## start Supplied information

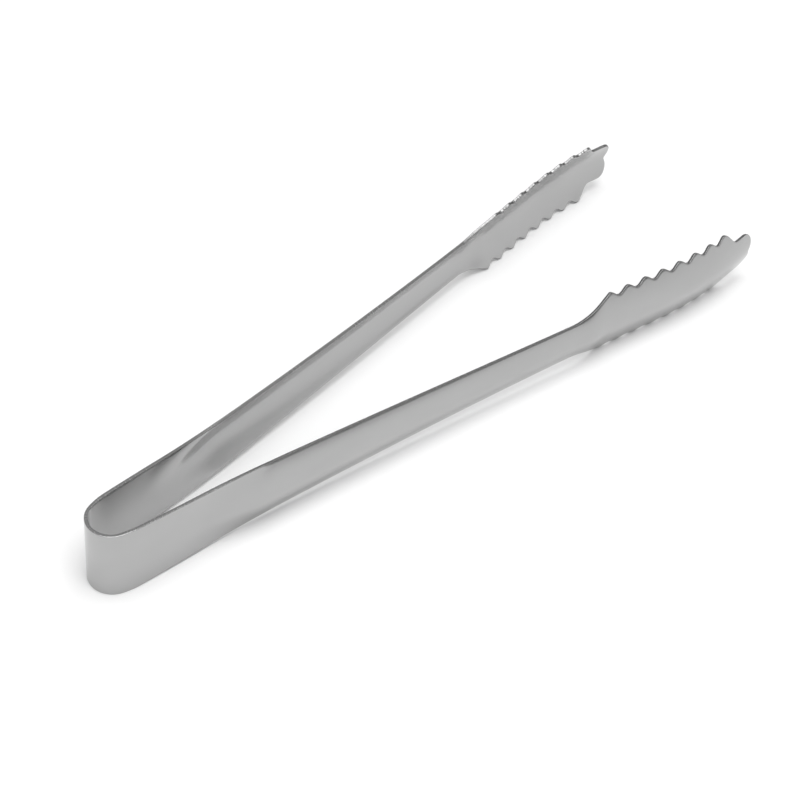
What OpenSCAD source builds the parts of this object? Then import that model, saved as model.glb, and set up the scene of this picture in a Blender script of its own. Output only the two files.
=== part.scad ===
// Sprung ice tongs, bent from one strip of stainless steel sheet.
// The tongs lie on one long edge of the strip: +X runs from the bow to the claws,
// +Y is across the arms and +Z is the width of the strip. The origin is the middle
// of the footprint, on the surface that the tongs lie on.
// The strip is built as the five lengths that move or work apart: the bow that
// springs, two arms dished to make them stiff, and two toothed claws.
// A place on the strip is given as s, the distance from the middle of the bow
// along the sheet, and z, the height above the strip's middle line.

/* [Sheet] */
// Thickness of the sheet
sheet_t = 0.7; // [0.5:0.05:0.9]
// Width of the strip round the bow, and of the claws over their teeth
strip_w = 16.8; // [15:0.1:20]
// Width of the arm at its narrow waist, just before the claw
waist_w = 9.5; // [8:0.1:12]
// How early the arm narrows: 1 is a straight taper, more is narrower sooner
taper_power = 1.4; // [1:0.1:2]
// How late the claw widens past the waist: 1 is straight, more is later
flare_power = 1.6; // [1:0.1:2.5]

/* [Plan shape] */
// Radius of the bow, to the middle of the sheet
bow_r = 4.7; // [4:0.1:6]
// Half the angle that the bow turns through
bow_half_angle = 73; // [66:1:78]
// Radius of the shoulder, where the bow runs out into the arm
shoulder_r = 20; // [15:1:30]
// Lean of the arm away from the middle plane, past the shoulder
arm_lean = 5.4; // [4.5:0.1:8]
// Further lean that the arm gains by the end of its claw
arm_spread = 3.8; // [2:0.1:6]
// Angle that the claw turns back inwards by its tip
claw_turn = 16.6; // [8:0.5:20]

/* [Lengths along the strip] */
// From the middle of the bow to the start of the taper
taper_start = 8.4; // [7:0.1:12]
// From the middle of the bow to the waist
waist_s = 121; // [115:0.5:126]
// From the middle of the bow to the first tooth
first_tooth_s = 131.8; // [128:0.1:133]
// From the middle of the bow to where the claw starts to turn inwards
turn_start = 141; // [130:0.1:150]
// From the middle of the bow to the tip of a claw
arm_len = 180; // [178:0.5:190]

/* [Dishing] */
// Where along the strip the arm is first fully dished
dish_full_s = 47; // [30:1:60]
// Radius of the dish there
arm_dish_r = 22; // [18:0.5:40]
// Radius of the dish at the waist
waist_dish_r = 16; // [12:0.1:30]
// Radius of the dish of the claw
claw_dish_r = 15.5; // [12:0.1:30]

/* [Teeth] */
// Teeth on each edge of a claw
teeth = 8; // [4:1:8]
// Distance from one tooth to the next
tooth_pitch = 5.35; // [4:0.05:5.4]
// Depth of the wave that the teeth make in the edge
tooth_depth = 1.2; // [0.6:0.1:2]
// From the last tooth to the wide valley before the tip
valley_step = 4.7; // [2.5:0.1:5]
// Half the width of the claw in that valley
valley_half_w = 5; // [4.6:0.1:6]
// Radius of the two round lobes that end the claw
lobe_r = 2.8; // [2.6:0.1:3.2]

/* [Hidden] */

steel = [0.72, 0.72, 0.71];
deg_per_rad = 180 / PI;

// Stations along the strip
bow_end_s = bow_r * bow_half_angle / deg_per_rad;
shoulder_end_s = bow_end_s + shoulder_r * (90 - bow_half_angle - arm_lean) / deg_per_rad;
last_tooth_s = first_tooth_s + (teeth - 1) * tooth_pitch;
valley_s = last_tooth_s + valley_step;

// The tip's lobes are circles that meet the claw's sides and cross at its middle
lobe_s = arm_len - lobe_r;
lobe_z = valley_half_w - lobe_r;
notch_angle = -asin(lobe_z / lobe_r);

// How finely the sheet is drawn
columns = 10;
arm_rows = 26;
flare_rows = 8;
rows_per_tooth = 4;
valley_rows = 3;
tip_rows = 4;
walk_steps = 400;

function clamp01(u) = min(max(u, 0), 1);
function eased(u) = let (c = clamp01(u)) c * c * (3 - 2 * c);
function mix(a, b, u) = a + (b - a) * u;

// Direction of the left arm in plan at s, as an angle from +X
function heading(s) =
    let (
        arm_part = clamp01((s - shoulder_end_s) / (arm_len - shoulder_end_s)),
        turn_part = clamp01((s - turn_start) / (arm_len - turn_start)),
        shoulder = 90 - bow_half_angle - (s - bow_end_s) * deg_per_rad / shoulder_r
    )
    s < shoulder_end_s ? shoulder : arm_lean + arm_spread * arm_part - claw_turn * pow(turn_part, 1.5);

// The left arm's middle line in plan, walked out from the end of the bow
walk_step = (arm_len - bow_end_s) / walk_steps;
bow_end = bow_r * [1 - cos(bow_half_angle), sin(bow_half_angle)];
function along(angle) = [cos(angle), sin(angle)];
middle_line = [
    for (i = 0, p = bow_end;
         i <= walk_steps;
         p = p + walk_step * along(heading(bow_end_s + (i + 0.5) * walk_step)), i = i + 1)
        p
];
function plan_at(s) =
    let (
        u = min(max((s - bow_end_s) / walk_step, 0), walk_steps),
        i = min(floor(u), walk_steps - 1)
    )
    mix(middle_line[i], middle_line[i + 1], u - i);

// Curvature of the dish across the strip at s: nothing at the bow, most in the claw
function dish_at(s) =
    s < waist_s
        ? mix(1 / arm_dish_r, 1 / waist_dish_r, clamp01((s - dish_full_s) / (waist_s - dish_full_s)))
            * eased((s - bow_end_s) / (dish_full_s - bow_end_s))
        : mix(1 / waist_dish_r, 1 / claw_dish_r, eased((s - waist_s) / (first_tooth_s - waist_s)));

// Half the width of the arm at s
function arm_half_w(s) =
    let (u = clamp01((s - taper_start) / (waist_s - taper_start)))
    mix(strip_w, waist_w, 1 - pow(1 - u, taper_power)) / 2;

// Half the width of the claw over its teeth, so that the sheet's outer corners reach strip_w
claw_half_w = strip_w / (2 + sheet_t / claw_dish_r);

// Smooth wave: 0 where u is even and 1 where it is odd
function wave(u) = pow(sin(90 * u), 2);

// Half the width of the claw at s, up to where the tip starts
function claw_half_w_at(s) =
    s < first_tooth_s
        ? mix(waist_w / 2, claw_half_w, pow(clamp01((s - waist_s) / (first_tooth_s - waist_s)), flare_power))
    : s < last_tooth_s ? claw_half_w - tooth_depth * wave(2 * (s - first_tooth_s) / tooth_pitch)
    : mix(claw_half_w, valley_half_w, wave((s - last_tooth_s) / valley_step));

// Round outline of the tip: v is 0 at the notch in its middle and 1 or -1 where a side begins
function tip_edge(v) =
    let (angle = mix(notch_angle, 90, abs(v)))
    [lobe_s + lobe_r * cos(angle), sign(v) * (lobe_z + lobe_r * sin(angle))];

// A corner of the sheet at [s, z]. side is 0.5 on the outer skin and -0.5 on the inner skin.
function skin_point(sz, side) =
    let (
        p = plan_at(sz[0]),
        angle = heading(sz[0]),
        dish = dish_at(sz[0]),
        tilt = asin(dish * sz[1]),
        sag = dish > 0 ? (1 - cos(tilt)) / dish : 0,
        out = side * sheet_t * cos(tilt) - sag
    )
    [p[0] - out * sin(angle), p[1] + out * cos(angle), sz[1] + side * sheet_t * sin(tilt)];

// Rows of [s, z] places across the sheet, from one edge to the other
function across(s, half_w) = [for (j = [0:columns]) [s, half_w * (2 * j / columns - 1)]];
arm_grid = [
    for (i = [0:arm_rows])
        let (s = mix(bow_end_s, waist_s, pow(i / arm_rows, 1.4)))
        across(s, arm_half_w(s))
];
claw_stations = [
    for (i = [0:flare_rows - 1]) mix(waist_s, first_tooth_s, i / flare_rows),
    for (i = [0:rows_per_tooth * (teeth - 1) - 1]) first_tooth_s + tooth_pitch * i / rows_per_tooth,
    for (i = [0:valley_rows]) mix(last_tooth_s, valley_s, i / valley_rows)
];
claw_grid = [
    for (s = claw_stations) across(s, claw_half_w_at(s)),
    for (i = [1:tip_rows])
        [for (j = [0:columns])
            let (v = 2 * j / columns - 1)
            mix([valley_s, v * valley_half_w], tip_edge(v), i / tip_rows)]
];

// The tongs' own corners, before the origin is moved to the middle of the footprint
claw_points = [
    for (side = [0.5, -0.5])
        for (row = claw_grid)
            for (sz = row)
                skin_point(sz, side)
];
arm_points = [
    for (side = [0.5, -0.5])
        for (row = arm_grid)
            for (sz = row)
                skin_point(sz, side)
];
tip_x = max([for (p = claw_points) p[0]]);
mid_x = (tip_x - sheet_t / 2) / 2;

// Faces of a sheet drawn as two grids of points, outer skin first, and the cut edges between
function split(q) = [[q[0], q[1], q[2]], [q[0], q[2], q[3]]];
function sheet_faces(rows) =
    let (
        wide = columns + 1,
        inner = (rows + 1) * wide,
        quads = [
            for (i = [0:rows - 1])
                for (j = [0:columns - 1])
                    let (a = i * wide + j, b = a + wide)
                    each [[a, b, b + 1, a + 1], [inner + a + 1, inner + b + 1, inner + b, inner + a]],
            for (i = [0:rows - 1])
                let (a = i * wide, b = a + wide, c = a + columns, d = b + columns)
                each [[b, a, inner + a, inner + b], [c, d, inner + d, inner + c]],
            for (j = [0:columns - 1])
                let (a = j, b = rows * wide + j)
                each [[a, a + 1, inner + a + 1, inner + a], [b + 1, b, inner + b, inner + b + 1]]
        ]
    )
    [for (q = quads) each split(q)];

module placed() {
    translate([-mid_x, 0, strip_w / 2]) children();
}

// The springy bow: a plain round bend in the flat sheet
module spring_bow() {
    color(steel)
        placed()
            translate([bow_r, 0, -strip_w / 2])
                rotate(180 - bow_half_angle)
                    rotate_extrude(angle = 2 * bow_half_angle, $fn = 96)
                        translate([bow_r - sheet_t / 2, 0])
                            square([sheet_t, strip_w]);
}

module arm() {
    placed() polyhedron(points = arm_points, faces = sheet_faces(len(arm_grid) - 1));
}

module claw() {
    placed() polyhedron(points = claw_points, faces = sheet_faces(len(claw_grid) - 1));
}

module left_arm() {
    color(steel) arm();
}

module right_arm() {
    color(steel) mirror([0, 1, 0]) arm();
}

module left_claw() {
    color(steel) claw();
}

module right_claw() {
    color(steel) mirror([0, 1, 0]) claw();
}

spring_bow();
left_arm();
right_arm();
left_claw();
right_claw();
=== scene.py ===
"""Sprung stainless ice tongs: the looks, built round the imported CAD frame.

The real tongs are one strip of sheet, so every piece is made from the same unrolled blank: a place
on it is s, the distance along the sheet from the middle of the bow, and z, the height above the
strip's middle line, both in millimetres. The blank is bent along the CAD's plan. Its dish is
pressed as the real one is, with the long edges where the CAD has them.
"""

import math

import bpy
import numpy as np
from mathutils import Matrix, Vector


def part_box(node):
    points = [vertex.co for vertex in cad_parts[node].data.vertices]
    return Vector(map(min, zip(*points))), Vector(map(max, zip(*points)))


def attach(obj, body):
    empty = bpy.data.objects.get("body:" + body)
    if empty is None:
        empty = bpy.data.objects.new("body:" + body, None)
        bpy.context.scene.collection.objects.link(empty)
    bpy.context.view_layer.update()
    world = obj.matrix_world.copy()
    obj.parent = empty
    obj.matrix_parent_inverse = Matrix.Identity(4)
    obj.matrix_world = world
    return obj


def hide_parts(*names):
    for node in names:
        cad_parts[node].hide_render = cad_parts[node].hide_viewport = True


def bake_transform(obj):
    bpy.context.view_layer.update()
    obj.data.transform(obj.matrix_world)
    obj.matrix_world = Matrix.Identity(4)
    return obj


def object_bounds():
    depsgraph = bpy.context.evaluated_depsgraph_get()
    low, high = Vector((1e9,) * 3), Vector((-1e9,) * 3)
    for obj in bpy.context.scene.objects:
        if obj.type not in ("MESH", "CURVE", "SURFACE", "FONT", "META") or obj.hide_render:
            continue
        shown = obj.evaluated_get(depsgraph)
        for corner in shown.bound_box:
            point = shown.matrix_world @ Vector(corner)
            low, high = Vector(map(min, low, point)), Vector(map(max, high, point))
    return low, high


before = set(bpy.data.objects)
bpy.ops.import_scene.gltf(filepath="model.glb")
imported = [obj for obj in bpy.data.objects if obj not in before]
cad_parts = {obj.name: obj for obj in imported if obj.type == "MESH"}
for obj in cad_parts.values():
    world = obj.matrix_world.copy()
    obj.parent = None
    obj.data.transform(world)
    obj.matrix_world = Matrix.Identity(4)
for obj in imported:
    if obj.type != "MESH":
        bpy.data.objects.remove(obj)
cad_low, cad_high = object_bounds()

# ---------------------------------------------------------------- driving sizes, millimetres
MM = 0.001  # metres

SHEET_T = 0.7
STRIP_W = 16.8
WAIST_W = 9.5
TAPER_POWER = 1.4
FLARE_POWER = 1.6

BOW_R = 4.7
BOW_HALF_ANGLE = math.radians(73)
SHOULDER_R = 20
ARM_LEAN = math.radians(5.4)
ARM_SPREAD = math.radians(3.8)
CLAW_TURN = math.radians(16.6)

TAPER_START = 8.4
WAIST_S = 121
FIRST_TOOTH_S = 131.8
TURN_START = 141
ARM_LEN = 180

DISH_FULL_S = 47
ARM_DISH_R = 22
WAIST_DISH_R = 16
CLAW_DISH_R = 15.5

TEETH = 8
TOOTH_PITCH = 5.35
TOOTH_DEPTH = 1.2
VALLEY_STEP = 4.7
VALLEY_HALF_W = 5
LOBE_R = 2.8

EDGE_R = 0.12  # rounding of the deburred edges
NOTCH_SOFT = 0.35  # how softly the notch between the tip's lobes is rounded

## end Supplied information

_Task objective_.
Repeat exactly, please, each line from the beginning of the data through the line with "strip's middle line." in it, and only those lines.

_Written solution_.
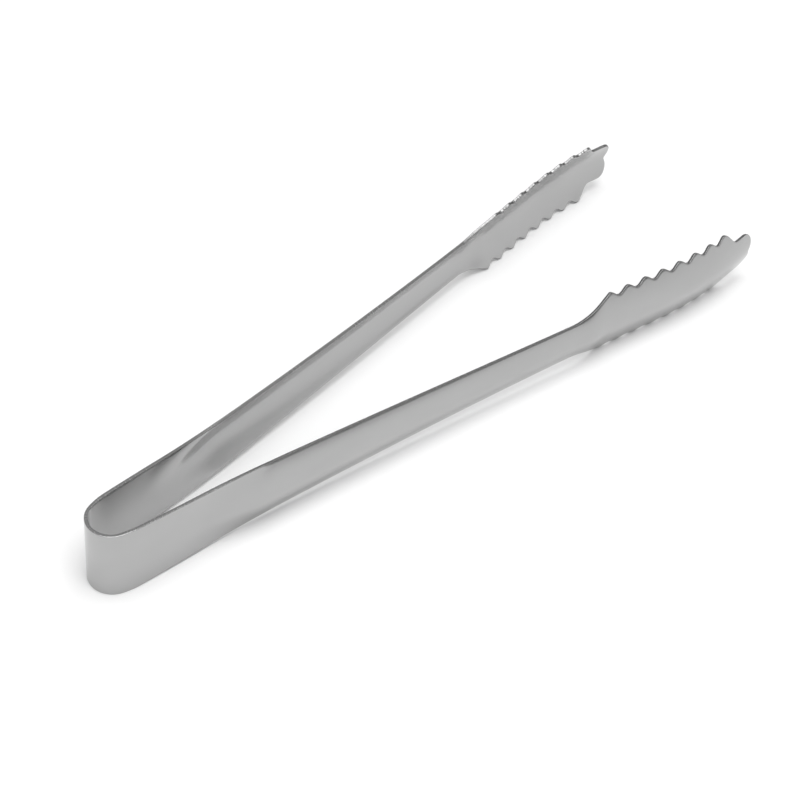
What OpenSCAD source builds the parts of this object? Then import that model, saved as model.glb, and set up the scene of this picture in a Blender script of its own. Output only the two files.
=== part.scad ===
// Sprung ice tongs, bent from one strip of stainless steel sheet.
// The tongs lie on one long edge of the strip: +X runs from the bow to the claws,
// +Y is across the arms and +Z is the width of the strip. The origin is the middle
// of the footprint, on the surface that the tongs lie on.
// The strip is built as the five lengths that move or work apart: the bow that
// springs, two arms dished to make them stiff, and two toothed claws.
// A place on the strip is given as s, the distance from the middle of the bow
// along the sheet, and z, the height above the strip's middle line.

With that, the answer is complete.